:: Dataset excerpt ::
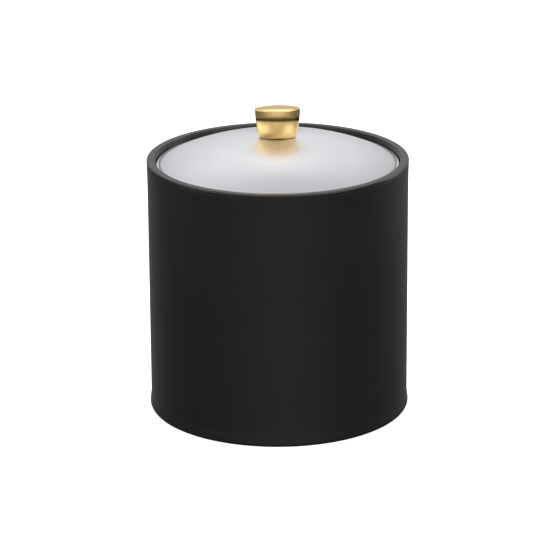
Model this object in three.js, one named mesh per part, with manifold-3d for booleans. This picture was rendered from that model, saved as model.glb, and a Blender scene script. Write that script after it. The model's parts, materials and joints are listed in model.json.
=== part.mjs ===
// Insulated bar ice bucket: a black leatherette drum with a moulded liner and rim, closed by a
// lift-off domed metal lid with a brass knob. Millimetres, +Z up. The origin is the centre of the
// base, on the surface that the bucket stands on. The knob's long side runs along X.
import * as THREE from "three";
import { mergeVertices } from "three/addons/utils/BufferGeometryUtils.js";
import Module from "manifold-3d";

const wasm = await Module();
wasm.setup();

// ---- Driving dimensions --------------------------------------------------------------------
const gap = 0.3; // clearance between neighbouring pieces
const bigRound = 40; // facets round every large ring, so that nested rings share their angles
const smallRound = 20; // facets round the knob's fixings

// bucket, from the outside in
const wallRadius = 98.1; // leatherette wall
const topRadius = 98.5; // where the wall flares slightly below the rim
const bulgeRadius = 99.0; // where the leatherette goes round the base ring
const rimTop = 195.4; // crest of the rim
const rimFlange = 1.5; // thickness of the rim's flange
const wrapSkin = 0.9; // leatherette
const hemBottom = 0.4; // the turned-under hem stays just off the table
const hemInner = 94.0;
const shellOuter = wallRadius - wrapSkin - gap;
const shellThickness = 2.4;
const shellInner = shellOuter - shellThickness;
const rebate = 0.9; // depth of the seats for the base ring and the top band
const baseRingHeight = 8.4;
const topBandHeight = 20.4;
const padRadius = 93.6;
const padThickness = 1.6;
const boardThickness = 3;

// liner, rim and the ledge that the lid sits on
const mouthRadius = 91.8; // inside the rim, above the ledge
const ledgeRadius = 86.2; // hole through the ledge
const ledgeTop = 187.3;
const ledgeThickness = 1.6;
const linerThickness = 2;
const linerFloor = 30; // upper face of the floor
const linerFloorRadius = 80.5; // inside, just above the floor's corner
const linerCorner = 7; // radius of the floor's inside corner

// lid
const lidRadius = 91.2;
const lidEdgeTop = 191.6; // flat top of the edge ring
const domeRadius = 89.2; // foot of the dome, inside the edge ring
const domeFoot = 191.5;
const domeRise = 19.2;
const domePower = 2.26; // the dome's height falls off as this power of the radius
const domeFlat = 13.2; // radius of the flat seat under the knob
const domeSkin = 1.0;
const lidFlange = 0.8;
const panFlange = 1.0;
const panSkin = 1.5;
const plugBottom = 177;
const plugRadiusTop = 85.4;
const plugRadiusBottom = 84.2;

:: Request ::
Review the material and copy each line in which the word "this" appears.

:: Response to the exercise ::
Model this object in three.js, one named mesh per part, with manifold-3d for booleans. This picture was rendered from that model, saved as model.glb, and a Blender scene script. Write that script after it. The model's parts, materials and joints are listed in model.json.
const domePower = 2.26; // the dome's height falls off as this power of the radius